- _Dataset excerpts_

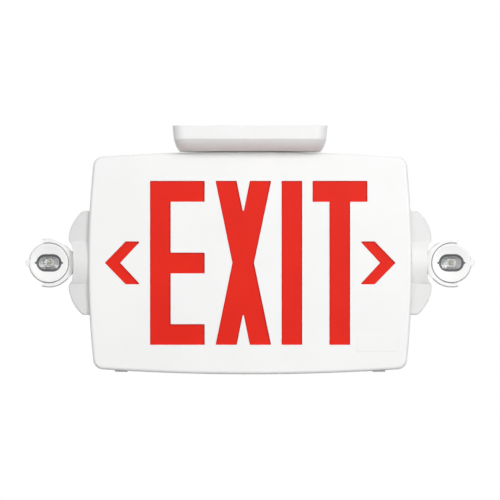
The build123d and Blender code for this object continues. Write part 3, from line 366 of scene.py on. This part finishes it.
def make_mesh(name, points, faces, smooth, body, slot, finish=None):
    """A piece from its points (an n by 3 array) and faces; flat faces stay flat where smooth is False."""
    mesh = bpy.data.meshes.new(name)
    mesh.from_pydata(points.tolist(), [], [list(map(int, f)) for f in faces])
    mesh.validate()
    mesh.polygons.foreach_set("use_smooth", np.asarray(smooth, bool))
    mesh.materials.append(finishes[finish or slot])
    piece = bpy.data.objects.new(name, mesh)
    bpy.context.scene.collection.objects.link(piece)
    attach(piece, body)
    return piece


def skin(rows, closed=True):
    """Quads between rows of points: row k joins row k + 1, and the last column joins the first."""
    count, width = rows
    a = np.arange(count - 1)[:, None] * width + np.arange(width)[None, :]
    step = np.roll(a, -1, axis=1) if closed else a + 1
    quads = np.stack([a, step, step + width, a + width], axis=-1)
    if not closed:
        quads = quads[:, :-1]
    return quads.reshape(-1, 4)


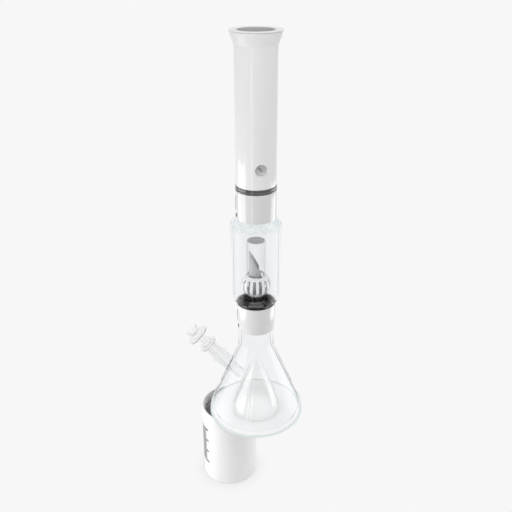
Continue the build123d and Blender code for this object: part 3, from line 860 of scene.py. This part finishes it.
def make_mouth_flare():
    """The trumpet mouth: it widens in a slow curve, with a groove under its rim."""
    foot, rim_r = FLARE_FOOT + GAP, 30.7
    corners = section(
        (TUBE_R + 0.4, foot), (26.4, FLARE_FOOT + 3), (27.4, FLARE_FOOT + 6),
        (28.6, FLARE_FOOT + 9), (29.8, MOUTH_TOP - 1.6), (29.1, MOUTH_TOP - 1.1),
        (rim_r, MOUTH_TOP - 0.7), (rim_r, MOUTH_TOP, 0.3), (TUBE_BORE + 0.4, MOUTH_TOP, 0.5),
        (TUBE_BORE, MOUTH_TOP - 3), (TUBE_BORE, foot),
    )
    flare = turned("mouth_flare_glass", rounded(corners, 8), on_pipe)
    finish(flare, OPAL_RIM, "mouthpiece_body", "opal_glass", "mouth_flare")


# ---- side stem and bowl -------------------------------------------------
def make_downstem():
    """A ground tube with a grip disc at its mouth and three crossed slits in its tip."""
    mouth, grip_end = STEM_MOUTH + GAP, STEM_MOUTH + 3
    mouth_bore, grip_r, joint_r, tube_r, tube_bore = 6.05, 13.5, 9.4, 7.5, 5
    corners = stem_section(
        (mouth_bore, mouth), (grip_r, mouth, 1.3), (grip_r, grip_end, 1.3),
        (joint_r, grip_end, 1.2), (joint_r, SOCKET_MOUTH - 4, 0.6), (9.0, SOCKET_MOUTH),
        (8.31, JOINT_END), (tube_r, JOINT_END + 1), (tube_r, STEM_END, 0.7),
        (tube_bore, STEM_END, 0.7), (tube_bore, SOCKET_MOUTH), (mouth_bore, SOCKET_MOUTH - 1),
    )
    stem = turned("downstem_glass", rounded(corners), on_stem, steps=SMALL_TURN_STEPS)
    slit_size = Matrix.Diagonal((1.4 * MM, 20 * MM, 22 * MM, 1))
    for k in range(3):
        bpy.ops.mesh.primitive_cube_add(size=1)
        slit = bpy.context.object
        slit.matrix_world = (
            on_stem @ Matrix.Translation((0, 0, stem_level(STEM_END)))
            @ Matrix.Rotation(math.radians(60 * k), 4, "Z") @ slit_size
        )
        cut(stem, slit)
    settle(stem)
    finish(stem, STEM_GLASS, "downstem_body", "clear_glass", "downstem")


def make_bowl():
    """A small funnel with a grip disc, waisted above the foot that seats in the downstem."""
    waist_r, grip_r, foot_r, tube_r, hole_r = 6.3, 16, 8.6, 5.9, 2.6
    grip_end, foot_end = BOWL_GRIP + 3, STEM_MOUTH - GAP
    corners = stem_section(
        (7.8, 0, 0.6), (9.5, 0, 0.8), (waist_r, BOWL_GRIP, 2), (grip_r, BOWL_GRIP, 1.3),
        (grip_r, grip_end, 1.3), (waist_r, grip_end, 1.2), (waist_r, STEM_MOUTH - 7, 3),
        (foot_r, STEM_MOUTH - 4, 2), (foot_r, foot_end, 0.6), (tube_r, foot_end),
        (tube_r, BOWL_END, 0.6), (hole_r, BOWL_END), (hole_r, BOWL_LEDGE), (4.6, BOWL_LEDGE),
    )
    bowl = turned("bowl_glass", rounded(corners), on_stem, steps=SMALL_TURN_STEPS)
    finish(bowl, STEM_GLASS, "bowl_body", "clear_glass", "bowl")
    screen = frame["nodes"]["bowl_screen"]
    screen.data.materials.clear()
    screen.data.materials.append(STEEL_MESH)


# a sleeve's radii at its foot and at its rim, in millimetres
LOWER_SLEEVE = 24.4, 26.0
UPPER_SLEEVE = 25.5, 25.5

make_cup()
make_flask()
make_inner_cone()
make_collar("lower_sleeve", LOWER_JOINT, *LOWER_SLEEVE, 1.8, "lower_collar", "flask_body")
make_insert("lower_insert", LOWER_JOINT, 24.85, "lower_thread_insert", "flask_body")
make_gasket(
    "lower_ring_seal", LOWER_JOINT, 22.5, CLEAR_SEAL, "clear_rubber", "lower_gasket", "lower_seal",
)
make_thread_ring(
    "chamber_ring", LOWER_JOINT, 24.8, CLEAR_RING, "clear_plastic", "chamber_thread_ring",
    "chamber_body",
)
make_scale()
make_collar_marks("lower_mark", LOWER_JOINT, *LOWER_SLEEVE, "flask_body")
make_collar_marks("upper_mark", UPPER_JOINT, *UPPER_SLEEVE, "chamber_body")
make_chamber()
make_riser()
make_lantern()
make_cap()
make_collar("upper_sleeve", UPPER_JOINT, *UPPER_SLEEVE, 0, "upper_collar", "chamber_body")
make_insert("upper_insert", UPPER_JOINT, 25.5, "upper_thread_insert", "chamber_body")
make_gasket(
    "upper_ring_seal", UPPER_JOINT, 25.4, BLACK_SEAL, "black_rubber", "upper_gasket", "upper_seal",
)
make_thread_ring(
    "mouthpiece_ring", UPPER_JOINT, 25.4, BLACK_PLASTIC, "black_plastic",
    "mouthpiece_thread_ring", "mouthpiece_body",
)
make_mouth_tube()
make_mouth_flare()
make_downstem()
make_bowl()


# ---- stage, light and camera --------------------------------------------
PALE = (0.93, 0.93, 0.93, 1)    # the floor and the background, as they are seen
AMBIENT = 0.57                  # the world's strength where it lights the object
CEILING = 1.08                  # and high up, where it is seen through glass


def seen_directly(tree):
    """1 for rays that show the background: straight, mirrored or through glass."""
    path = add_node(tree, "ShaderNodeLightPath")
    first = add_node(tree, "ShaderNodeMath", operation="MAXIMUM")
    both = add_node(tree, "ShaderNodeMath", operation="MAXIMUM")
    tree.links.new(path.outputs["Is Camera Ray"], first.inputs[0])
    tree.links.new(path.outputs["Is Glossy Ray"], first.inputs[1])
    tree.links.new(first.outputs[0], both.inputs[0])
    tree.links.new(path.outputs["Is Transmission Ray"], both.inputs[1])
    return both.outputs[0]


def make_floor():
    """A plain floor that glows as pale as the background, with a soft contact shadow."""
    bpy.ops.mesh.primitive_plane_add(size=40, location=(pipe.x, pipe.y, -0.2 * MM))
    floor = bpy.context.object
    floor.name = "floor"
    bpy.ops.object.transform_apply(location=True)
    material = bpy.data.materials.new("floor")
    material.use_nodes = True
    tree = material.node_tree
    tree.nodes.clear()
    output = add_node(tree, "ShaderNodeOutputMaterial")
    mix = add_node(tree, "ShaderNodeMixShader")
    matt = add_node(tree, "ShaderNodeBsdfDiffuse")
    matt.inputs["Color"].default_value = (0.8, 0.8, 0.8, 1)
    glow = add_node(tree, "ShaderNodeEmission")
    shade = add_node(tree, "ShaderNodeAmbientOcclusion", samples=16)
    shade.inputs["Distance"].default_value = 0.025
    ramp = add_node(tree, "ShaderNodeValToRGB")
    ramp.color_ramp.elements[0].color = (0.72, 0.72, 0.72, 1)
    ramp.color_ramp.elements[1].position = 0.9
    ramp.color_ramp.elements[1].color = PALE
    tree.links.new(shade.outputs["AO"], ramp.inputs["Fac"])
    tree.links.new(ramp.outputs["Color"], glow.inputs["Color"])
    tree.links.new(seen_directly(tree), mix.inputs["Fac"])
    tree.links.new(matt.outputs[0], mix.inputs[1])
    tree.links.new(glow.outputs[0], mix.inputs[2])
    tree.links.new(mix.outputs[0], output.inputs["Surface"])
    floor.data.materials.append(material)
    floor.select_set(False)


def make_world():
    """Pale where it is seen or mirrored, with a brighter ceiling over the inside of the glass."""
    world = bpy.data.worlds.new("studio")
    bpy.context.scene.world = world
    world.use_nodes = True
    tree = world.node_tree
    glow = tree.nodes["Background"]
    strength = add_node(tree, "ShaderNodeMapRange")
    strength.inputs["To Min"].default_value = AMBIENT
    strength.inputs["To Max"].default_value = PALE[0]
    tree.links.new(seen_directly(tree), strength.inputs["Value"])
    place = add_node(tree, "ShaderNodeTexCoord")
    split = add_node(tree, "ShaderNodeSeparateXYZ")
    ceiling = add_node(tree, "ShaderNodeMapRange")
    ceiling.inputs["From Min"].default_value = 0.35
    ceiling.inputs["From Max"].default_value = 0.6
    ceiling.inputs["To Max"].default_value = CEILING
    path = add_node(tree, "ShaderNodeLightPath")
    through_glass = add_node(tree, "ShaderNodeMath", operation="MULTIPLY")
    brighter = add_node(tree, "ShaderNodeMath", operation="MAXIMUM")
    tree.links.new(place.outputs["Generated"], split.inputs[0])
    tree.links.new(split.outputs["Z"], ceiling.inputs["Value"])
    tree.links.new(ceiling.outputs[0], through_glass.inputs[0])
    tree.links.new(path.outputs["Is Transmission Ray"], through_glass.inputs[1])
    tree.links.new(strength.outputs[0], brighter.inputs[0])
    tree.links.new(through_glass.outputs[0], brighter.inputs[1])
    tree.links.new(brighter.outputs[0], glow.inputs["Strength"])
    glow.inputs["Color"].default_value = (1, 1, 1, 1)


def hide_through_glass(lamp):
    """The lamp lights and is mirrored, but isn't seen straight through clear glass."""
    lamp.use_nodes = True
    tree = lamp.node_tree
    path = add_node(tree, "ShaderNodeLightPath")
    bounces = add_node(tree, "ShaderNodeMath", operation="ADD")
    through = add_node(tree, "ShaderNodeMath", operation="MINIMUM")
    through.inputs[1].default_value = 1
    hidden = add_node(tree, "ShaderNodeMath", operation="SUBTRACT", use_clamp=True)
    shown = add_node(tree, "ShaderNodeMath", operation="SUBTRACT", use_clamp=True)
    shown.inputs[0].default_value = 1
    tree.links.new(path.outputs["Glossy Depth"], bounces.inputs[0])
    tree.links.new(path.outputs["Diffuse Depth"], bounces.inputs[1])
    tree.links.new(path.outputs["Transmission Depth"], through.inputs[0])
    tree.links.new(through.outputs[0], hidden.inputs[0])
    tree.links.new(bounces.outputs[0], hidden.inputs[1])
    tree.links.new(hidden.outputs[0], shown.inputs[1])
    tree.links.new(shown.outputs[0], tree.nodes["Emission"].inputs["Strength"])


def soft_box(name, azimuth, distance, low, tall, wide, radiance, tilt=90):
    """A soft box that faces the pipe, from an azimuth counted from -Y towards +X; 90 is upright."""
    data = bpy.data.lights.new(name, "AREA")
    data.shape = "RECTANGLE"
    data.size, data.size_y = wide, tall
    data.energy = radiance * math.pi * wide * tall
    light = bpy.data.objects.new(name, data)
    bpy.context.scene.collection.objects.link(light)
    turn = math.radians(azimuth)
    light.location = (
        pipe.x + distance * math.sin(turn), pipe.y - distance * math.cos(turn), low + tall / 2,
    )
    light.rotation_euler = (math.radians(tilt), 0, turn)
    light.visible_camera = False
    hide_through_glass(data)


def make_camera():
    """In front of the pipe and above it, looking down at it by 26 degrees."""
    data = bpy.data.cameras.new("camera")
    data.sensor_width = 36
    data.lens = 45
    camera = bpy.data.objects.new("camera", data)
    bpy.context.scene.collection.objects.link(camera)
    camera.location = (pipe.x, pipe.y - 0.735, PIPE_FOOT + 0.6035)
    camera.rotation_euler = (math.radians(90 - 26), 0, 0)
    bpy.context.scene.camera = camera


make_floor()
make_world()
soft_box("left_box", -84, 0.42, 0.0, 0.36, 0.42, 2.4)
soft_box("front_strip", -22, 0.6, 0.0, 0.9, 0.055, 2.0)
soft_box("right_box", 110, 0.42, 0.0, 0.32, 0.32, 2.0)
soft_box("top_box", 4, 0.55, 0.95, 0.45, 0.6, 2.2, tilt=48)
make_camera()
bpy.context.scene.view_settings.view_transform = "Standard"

- _Aim of the exercise_
What do the lines above say from the one containing "attach(piece, body)" down to the one containing "return quads.reshape(-1, 4)"? Return them exactly, both end lines included, and only them.

- _Response below_
    attach(piece, body)
    return piece


def skin(rows, closed=True):
    """Quads between rows of points: row k joins row k + 1, and the last column joins the first."""
    count, width = rows
    a = np.arange(count - 1)[:, None] * width + np.arange(width)[None, :]
    step = np.roll(a, -1, axis=1) if closed else a + 1
    quads = np.stack([a, step, step + width, a + width], axis=-1)
    if not closed:
        quads = quads[:, :-1]
    return quads.reshape(-1, 4)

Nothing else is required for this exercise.